Checking the output of passenger-status we were seeing Rails processes not completing requests, the "Processed" column for certain Rails processes were not incrementing, indicating these processes were somehow stuck, thereby decreasing the pool of available processes for subsequent requests. Attaching to these stuck processes with strace revealed no activity in the process at all. Similarly, using gdb.rb revealed nothing immediately useful. Strangely we were seeing some Rails processes continuing to run even after they were no longer being actively managed by Passenger, at least according to the output of passenger-status, in which these processes no longer appeared.

First I upgraded Passenger (using Chef, of course) to the latest version on one server, to see if there was a Passenger bug causing this problem. The issue persisted. Making things a bit more complicated we had recently moved a memcached instance to a different part of the network, and all the stuck Rails processes had open network connections to this memcached instance, leading me to wonder if it was this network IO which was somehow causing the Rails process to hang. I could find no problems between the application servers and the memcached port and no logs of any network issues there. So what are the stuck Rails processes stuck on?

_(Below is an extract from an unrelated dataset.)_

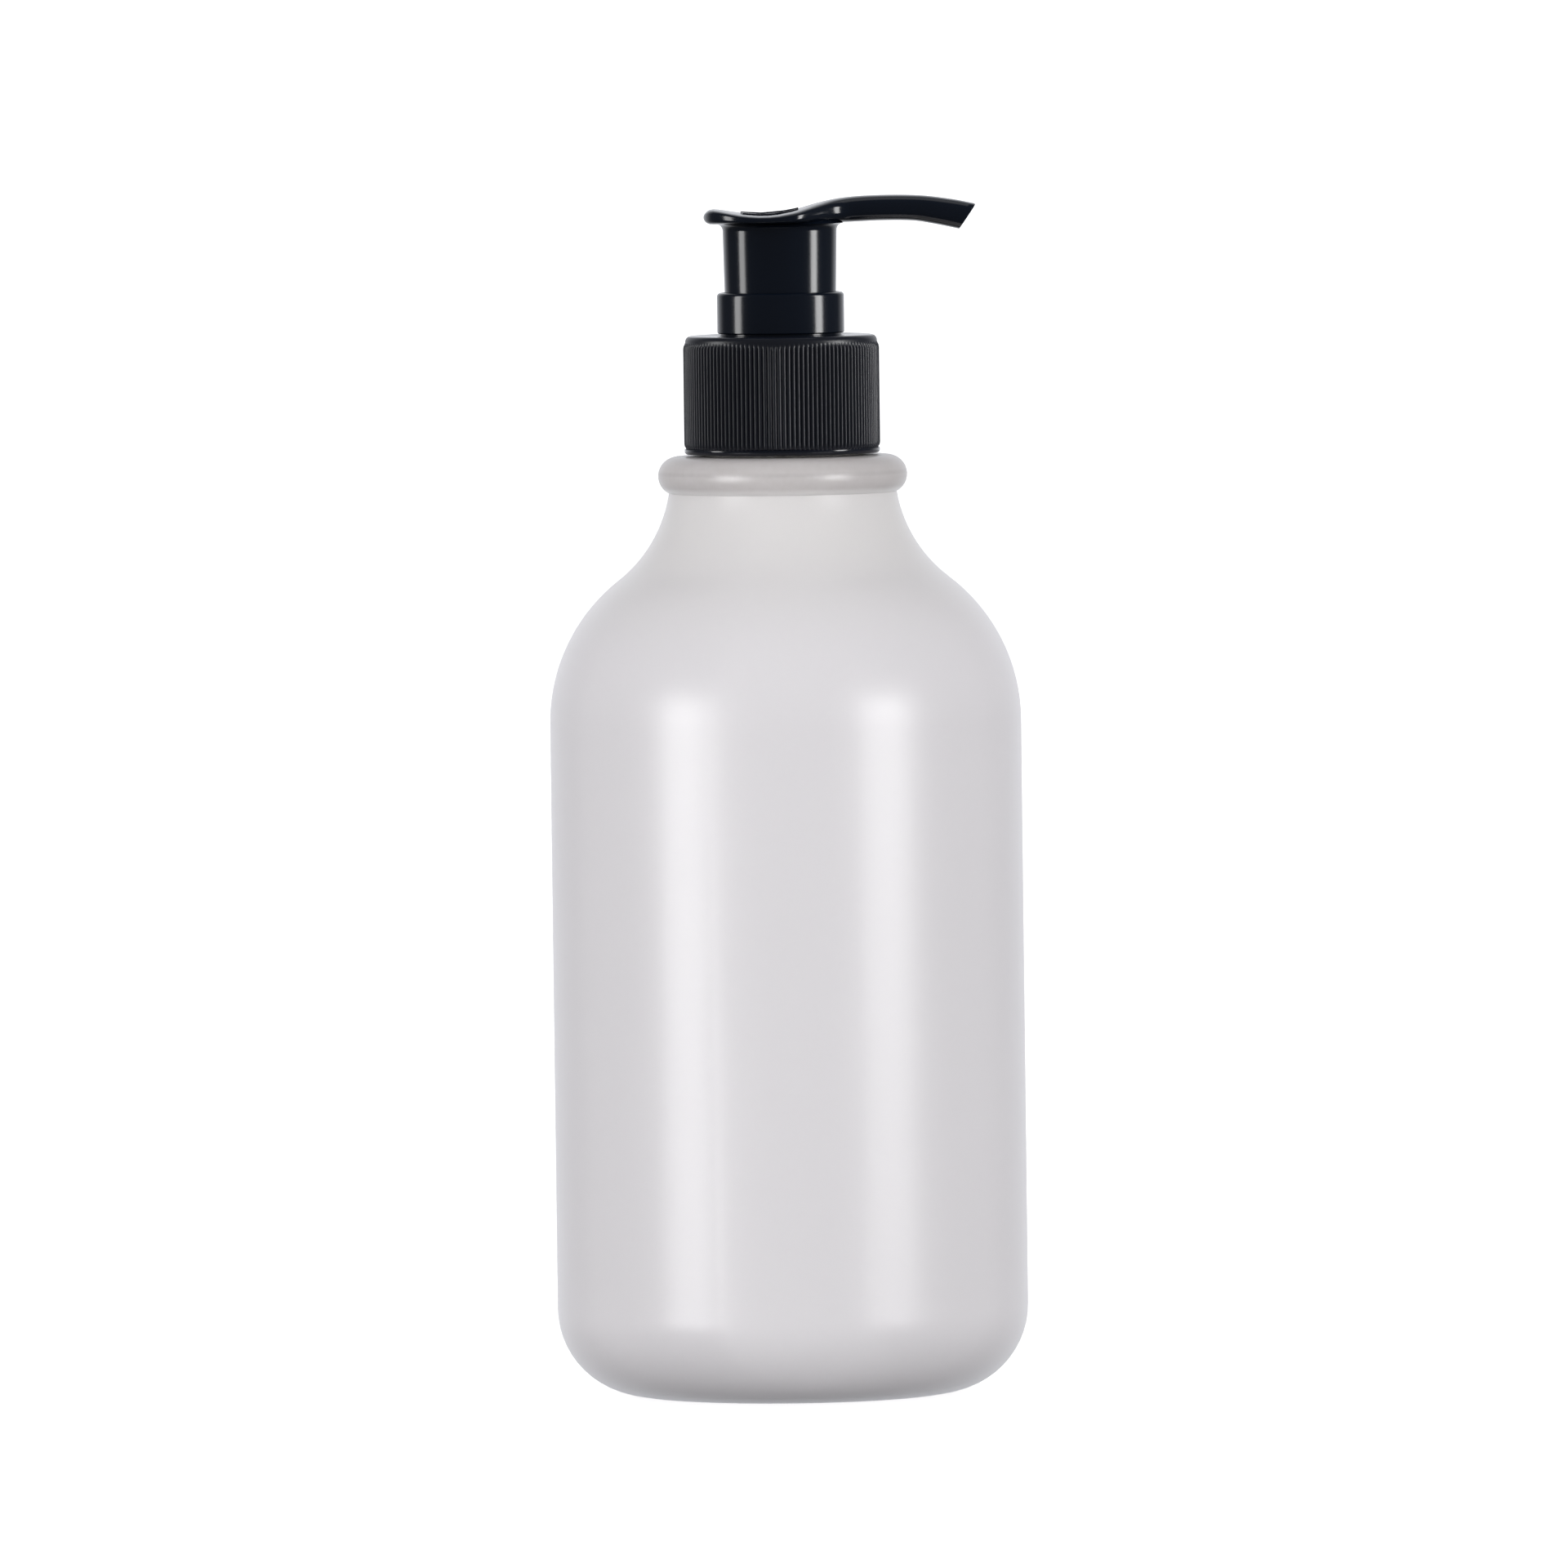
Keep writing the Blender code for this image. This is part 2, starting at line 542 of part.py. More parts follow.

The way to troubleshoot this problem on Passenger is to  issue a kill -SIGABRT to the stuck Rails processes, and find their backtrace in the Rails log. Looking at the backtraces we were able to track the issue down to a bug in a Ruby gem which was being used to generate certain types of reports. Disabling this reporting prevented new occurrences of the problem until the underlying issue can be resolved. An interesting combination of two usual suspects: Reporting and code library bugs.